Ukrainian pro-EU Protest Pleases the Russian Opposition

Nationalist Ukrainian politician Oleg Tiagnibok speaking at a pro-EU accession rally in Kiev, Ukraine. YouTube screenshot.

Nationalist Ukrainian politician Oleg Tiagnibok speaking at a pro-EU accession rally in Kiev, Ukraine. YouTube screenshot.

A formerly influential LiveJournal blogger, Alexey Trankov, wrote [ru] the other day that judging by the amount of people protesting on the streets in Ukraine, as compared with the number of people discussing the protests on the Russian Internet, Russians seemingly care more about what happens in Kiev than Ukrainians themselves. Although a bit of a hyperbole (estimates of Sunday's march and rally in Kiev are as high as 100,000 [ru]), Russians do care about what happens to their next door neighbor quite a bit.

Not that there is any consensus in Russia on whether Ukraine should continue the long process of EU accession — the demand made by the protesters — or whether it should forge yet closer ties with Russia. The situation is complicated by the regional subdivisions of Ukraine itself, illustrated on this map posted by Pavel Pryanikov of ttolk.ru:

The three regions, Ukrainian-speaking west, Russian speaking East, and the Russo-Ukrainian creole center, generally coincide with the preferences of the inhabitants — the East is pro-Russia, the west is pro-West.

In Russia the divisions are ideological rather than geographic. Leftist writer and politician Eduard Limonov noted that Russia's liberals vicariously support Ukrainian protesters:

Russian ultra-liberals are more excited by Maidan than the Ukrainians. They've moved, betrayed and wasted their own Maidan, but when they see a foreign one, they are ready to dance.

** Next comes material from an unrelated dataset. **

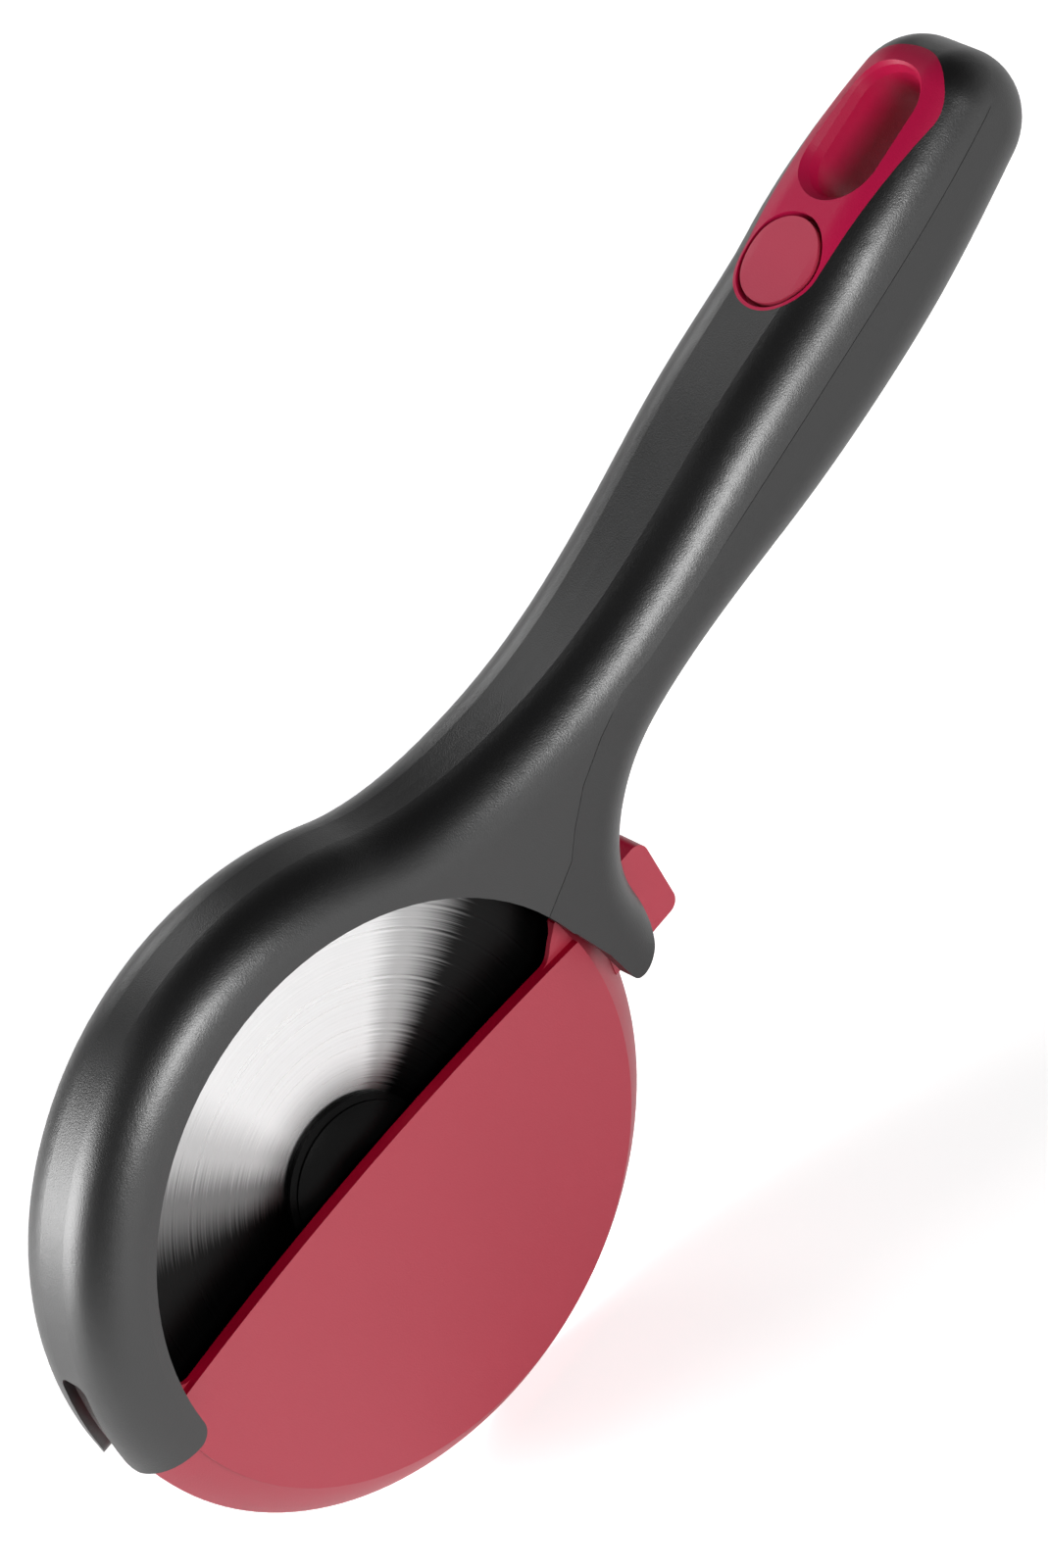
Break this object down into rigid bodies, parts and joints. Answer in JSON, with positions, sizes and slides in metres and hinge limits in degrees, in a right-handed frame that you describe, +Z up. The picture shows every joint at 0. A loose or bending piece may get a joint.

Some of these liberal activists, like Roman Dobrokhotov, fondly remembered the Orange Revolution:

As in 2004 Ukrainians have gladdened my heart. Compared to the medieval rot that has been stirred up in Russia, this is a breath of fresh air

Others, like journalist Arkadiy Babchenko, made comparisons [ru] to Russian Bolotnaya Square protests, which some contend were sabotaged by collaboration with the government:

[…] не повторяйте наших ошибок. Никаких согласованных митингов. […] У нас не получилось – может, у вас получится.

[…] don't repeat our mistakes. Don't have any sanctioned rallies. […] We couldn't do it, maybe you will.

Other liberals were more ambivalent, like Oleg Kozyrev, usually a protest cheerleader, who wrote:

What's being decided in Kiev right now is who will pay for Ukraine — Russian pensioners or German pensioners.

Conservative publicist Dmitry Bavyrin, on the other hand, took a realpolitik view [ru] of Ukrainian unrest. According to him, there is no reason that any Russians should support Ukraine's joining the EU, since it would be a geopolitical and economic loss for Russia. He also criticized those members of the opposition that support Ukrainian protesters and thus discredit the Russian democratic movement:

с обывательской точки зрения, нет ни одной причины для того, чтобы российские политики поддерживали украинскую евробучу. Ни одной, ни малейшей. Только если не предположить, что за это платят условные “хозяева из Госдепа”. И эту мысль госпропаганда до обывателя очень скоро донесет. 

from the point of view of the man on the street, there isn't a single reason for Russian politicians to support the Ukrainian euro-fight. Not one, not the slightest. Only if you conjecture that it's being paid for by abstract “bosses from the State Dept.” And this thought will be brought home to the man on the street by the state propaganda machine very soon.

Meanwhile, a Ukrainian blogger writing in Russian, Aleksandr Volodarsky, thinks [ru] that the entire situation is likely much ado about nothing:

Возможный сценарий — Янукович заигрывает с Россией до 2015-го года, а потом внезапно сближается с ЕС перед выборами. […] Если провести ассоциацию сейчас, то за два года люди успеют понять, что никаких бонусов от этого они не получили: небо не стало голубее, воздух не стал чище, границы закрыты, в европейских посольствах хамят как и раньше. И возропщут.

One possible scenario — [President] Yanukovich flirts with Russia until 2015, and then suddenly gets close to the EU before elections. […] If they put the association through right now, then in two years people will become aware that they didn't get any bonuses from this: the sky isn't bluer, the air isn't cleaner, borders are closed, the European embassies are as rude as ever. And then there'll be unrest.